After a while he brought out a baby wombat and gave it a bath, then suggested I might want to hold it for a while. So Harry the wombat curled up on my lap and slept for the next few hours. Harry was 8 months old, and had been with them since an infant, when he was injured in a fight with another wombat. There was also a *huge* goanna locked up in a shed out the back, with an injured foot. It was a real mean looking critter and my first thought was "how did that manage to get here from Komodo?" [ I also spent some time watching John's two daughters -- 3 and 4 perhaps? -- and reading them stories. I think having a wombat would be a lot less trouble! ]
Yerranderie is an old mining town, abandoned in the thirties. It and its associated mine workings stretch over a wide area, but I only really saw the old "Private Town", spending the middle part of the day visiting the museum and some of the restored houses. I decided I would have to come back and stay there for a week sometime, since in addition to all the historical sites there is great walking country all around.

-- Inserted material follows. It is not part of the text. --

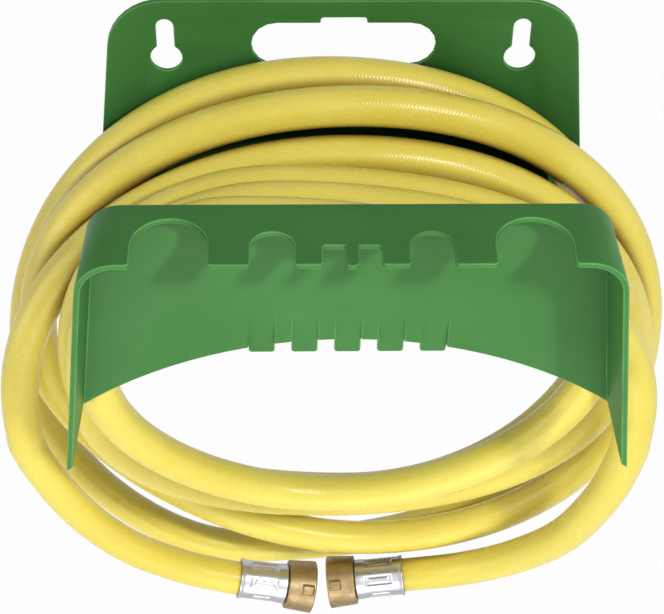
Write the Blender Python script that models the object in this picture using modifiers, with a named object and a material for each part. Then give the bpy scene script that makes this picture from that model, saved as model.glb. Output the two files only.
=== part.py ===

Around lunch we found out that one of the permanent residents had been bitten by something and needed to get to the hospital in Camden, and that his wife was going to drive him out through the Waterboard catchment area. This is normally locked, so they had to get the Camden police to come down and open the gates on the other side. Anyway, they took me along with them, so I got to see parts of the Burragorang valley which I would never otherwise have been able to (not legally, anyway), and I avoided the long drive back through Oberon to Mt Victoria. As an added bonus, the woman's family had lived in the area since 1830 (they used to own most of what is now the Wollondilly arm of the lake) and she told me all about its history as we drove along.
I was dropped of in Camden, where I grabbed quick bite to eat from a just-closing patisserie, then caught the bus to Cambelltown and the train home, Jim Barret's little book "Narrow Neck and the Birth of Katoomba" providing reading material.